No mesmo programa da CNN, outro dos principais responsáveis na equipa de combate à pandemia na Administração Trump, o almirante Brett Giroir, acusou o ex-Presidente de mentir sobre a quantidade de testes que estavam disponíveis no país.

“Quando dissemos que havia milhões de testes disponíveis, não havia, certo?”, perguntou Sanjay Gupta ao antigo responsável pelo programa de testagem nos EUA. 

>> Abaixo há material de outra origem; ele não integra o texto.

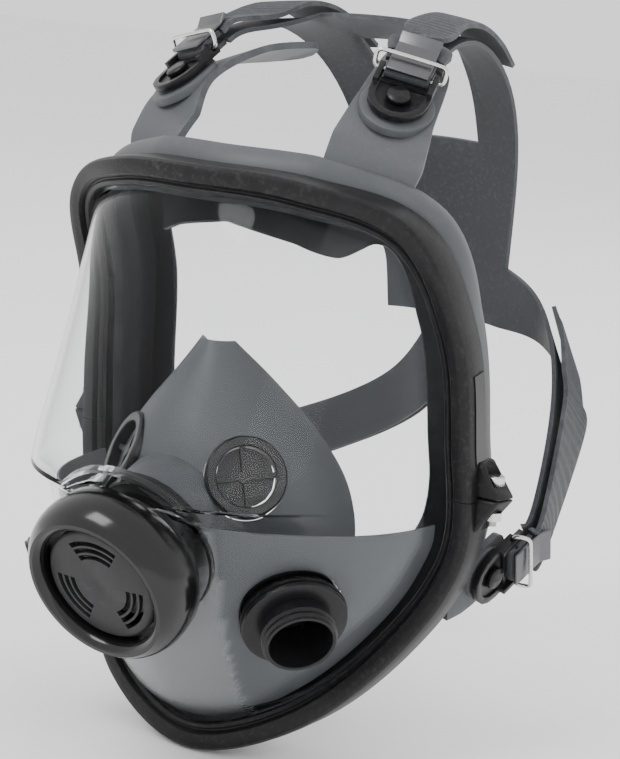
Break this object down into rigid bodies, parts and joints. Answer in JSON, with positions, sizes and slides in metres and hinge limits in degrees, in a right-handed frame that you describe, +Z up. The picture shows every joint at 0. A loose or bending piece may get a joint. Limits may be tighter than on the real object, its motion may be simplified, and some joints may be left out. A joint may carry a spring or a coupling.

“Havia componentes de testes disponíveis, mas não os testes na sua totalidade”, disse o almirante Brett Giroir.

Críticas a Birx 

Tanto Deborah Birx como Robert Redfield, Stephen Hahn e Brett Giroir continuaram a trabalhar na Administração Trump até à tomada de posse de Joe Biden, a 20 de Janeiro. E as suas denúncias em particular as que foram feitas pela principal coordenadora, Deborah Birx estão a ser muito criticadas por especialistas que desde sempre acusaram o ex-Presidente dos EUA de agravar as consequências da pandemia ao desvalorizar os perigos de contágio.

“Ela tem razão, mas o que me deixa furioso é que isto aconteceu durante a liderança dela. Ela era a coordenadora da resposta à pandemia”, disse Jonathan Reiner, professor de Medicina e Cirurgia na Universidade George Washington. “Se ela não concordava com a forma como as coisas estavam a ser feitas, a obrigação dela era insurgir-se contra isso.”

Reiner comparou o número de mortes por covid-19 nos EUA e na Alemanha, um país com 83 milhões de habitantes e onde morreram 75 mil pessoas – resultado de uma resposta “que não está nem entre as melhores, nem entre as piores no mundo”.

Para que os dois países pudessem estar no mesmo patamar, o especialista disse que o número de mortes nos EUA devia ser hoje de 300 mil – menos 250 mil do que o balanço oficial.

“Acredito que centenas de milhares de pessoas morreram sem nenhuma necessidade”, afirmou Jonathan Reiner.